The author employs two different story lines to tell the story. One story line threads through the family's trip to Cochin to meet Sophie Mol (Mol meaning 'little girl' is a term of endearment for Syrian Chrisitians) at the airport, leading to Ammu feeling neglected and consummating her love for the 'untouchable' employee Velutha. The other story line follows Rahel's return from the US, a divorcee, reminiscing through adult eyes, on the happenings in Ayemenem house. When Ammu is found out, she is locked in a room and the children run away to their hideout in the history house on the other side of the river Meenachal. Velutha is falsely implicated for kidnapping the children, and dies in an encounter.

It was conservatism, deeply ingrained in the Syrian Christian psyche, that was responsible for Ammu's desperate act. She decides to get married not out of love, but the fear of not marrying at all. The claustrophobic confines of Syrian Christians society leaves no elbow room for those who break its rules. Much worse awaits those who break its love laws. So Ammu was looked down upon, ostracised and ridiculed. Nobody, not even her own mother and brother commiserated with her. No wonder, she found an outlet in rebellion, nothing unknown to Syrian Christian youth, who either meekly submit or rebel outrageously. Ammu rebelled and when she did, nobody could stop her, even the thought of her two children could not stop her. The book is also a severe indictment of the Syrian Christian orthodox way of life which forces its young members to rebel, where unwritten laws are ubiquitous and those who break them are damned.

Roy has a magical facility with the language, sharp observations, an incredible vocabulary and sensitive use of language.
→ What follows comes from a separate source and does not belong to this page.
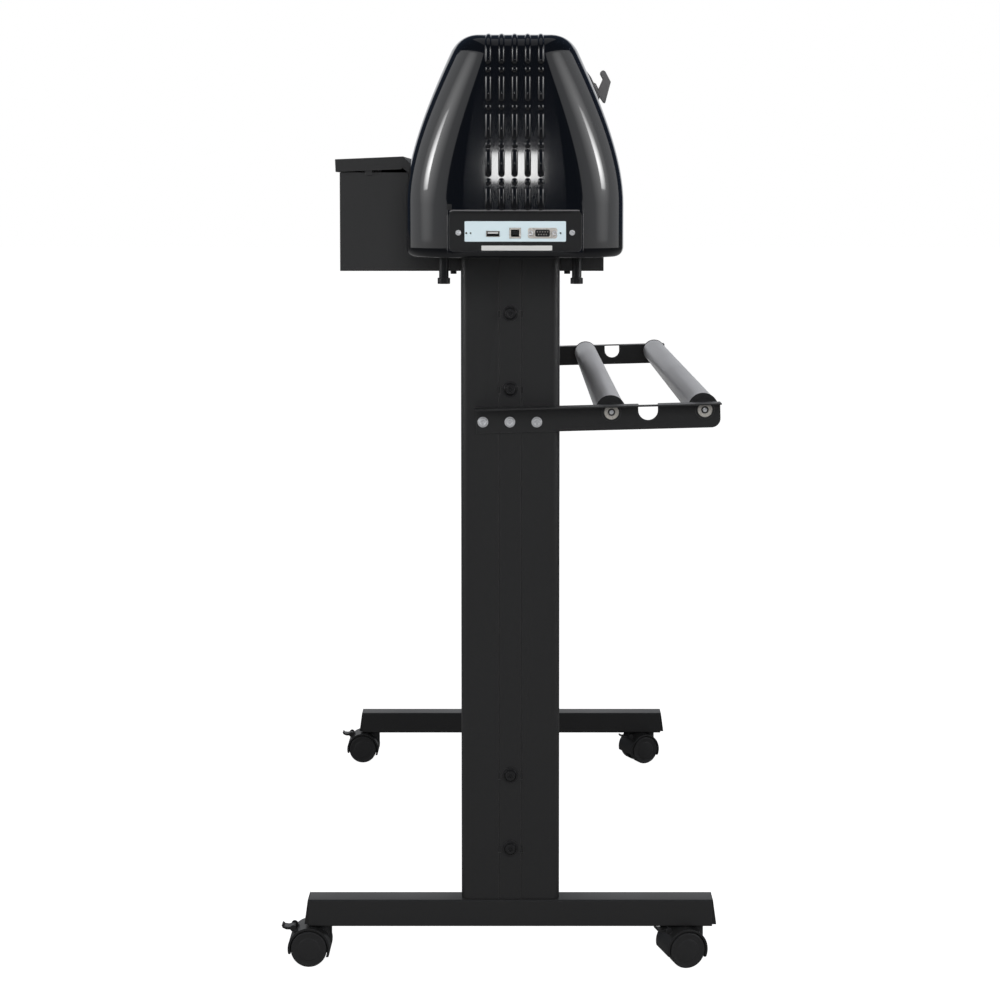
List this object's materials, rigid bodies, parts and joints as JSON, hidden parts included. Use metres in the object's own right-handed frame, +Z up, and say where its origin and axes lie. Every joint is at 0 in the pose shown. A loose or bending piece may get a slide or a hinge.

Her description of the happening at the Cochin airport, at Abilash Talkies where Estha is led into onanising a soft-drink seller leave distinct images in the mind. What she excels in is her description of the pristine beauty of Kerala's landscape, its rivers, houses, customs and prejudices. She uses colours interestingly to describe a feeling or mood, 'green heat', and the eventful climatic afternoon as 'blue cross-stitched afternoon' are some.

The keen observant eyes of the author is evident in the way she describes the Syrian Christian kiss (the way Kochu Maria the servant does it) which is a smelling or inhaling of the other person unlike the western peck or smooch, to which Margaret Kochamma asks, 'Do you do this to each other?' The author is also at home with Hindu traditional arts like Kathakali and weaves it into the story as she does Baby Kochamm's trenchant orthodox Christianity. Her caricature of the Marxist wannabe N K M Pillai is hilarious.

But critical praise apart, the book suffers in one respect, that is poor editing. There are many short verb-less sentences which could have been combined into one with commas or semi-colons. This may have been done for style and effect, but, is nonetheless, distracting. Sometimes she gets carried away 'Happy earthworms frolicked purple in the slush', and 'closed her face like a cupboard', are just a few. A good editor would have chopped off these lines as kitsch in an otherwise enjoyable book. Such passages make on sit up and notice, draws attention to the writer, not the story. This is what pulp Malayalam literature of two-rupee worth would contain, but does a talented writer have to resort to these forms of expression to draw attention to herself? Indiscriminate capitalising is also resorted to for worlds like 'Unsafe Edge' and 'Let Her Be'. Several Malayalam words are not italicised (mittom) which confuses a reader not familiar with the language. However, there are several innovative usage's like 'Ammu told her to stoppit and she stoppited'. There are several phrasal leit motifs running throughout the text that gives its continuity and a sense of irony. 'Spoiled Puff', and 'Fountain in a Love-in-Tokyo' to describe Estha and Rahel are some of them. No doubt, the author has created a new idiom with her style which will surely have many imitators, but these idioms should be used in a controlled way, so as not to swamp the reader with distractions.

'That a few hours can affect the outcome of whole lifetimes' says a passage from the book on the blurb. The few hours from the arrival of Sophie Mol and Margaret Kochamma, and Baby Kochamma and the others' infatuation with their fair grand daughter acts as a trigger and frustrates Ammu into behaving irrationally for her own and her children's sake. Velutha is described with ardour, the children worship him and he is the 'God of Small Things' because he is good with his hands and can fix and craft anything. The book is about forbidden love where 'love laws are broken', like that between Ammu and Velutha and Estha and Rahel.

The author is brilliant in her depiction of children, hearkening to the Booker prize-winner Roddy Doyle's 'Paddy Clark Ha! Ha! Ha!'. She has special sensitivity to their language, uses it as they do (Bar Nowl for barn owl) and the children reading backwards (eht for the). Their candidness, fears, frankness and outspokenness all come out in the chapters 'Abhilash Talkies' and 'Cochin Kangaroos'. The astounding originality of the work is evident to those who have grown up in such a milieu for whom Baby Kochamma, Pappachi, Mammachi, Chacko , Ammu, Rahel and Estha seem life-like and only too real. The author should be commended for maintaining her distance, and for being alternatively unsparing and indulgent to her characters.

Indian writers writing for western audiences have an intransigent urge to impress their readers with local exotica. In the process the narrative suffers, so does continuity. But Roy somehow manages to come out through all the maze of words with a credible story, movingly told. There is pathos, passion and genuine entertainment in the book. Throughout the book the author looks through the eyes of Rahel, her alter-ego, with wide-eyed wonderment and appreciative of the small things of life. It is full exotic smells, sights and experiences. Surely, there is not one but many more novels in her, though she says she is off writing for now.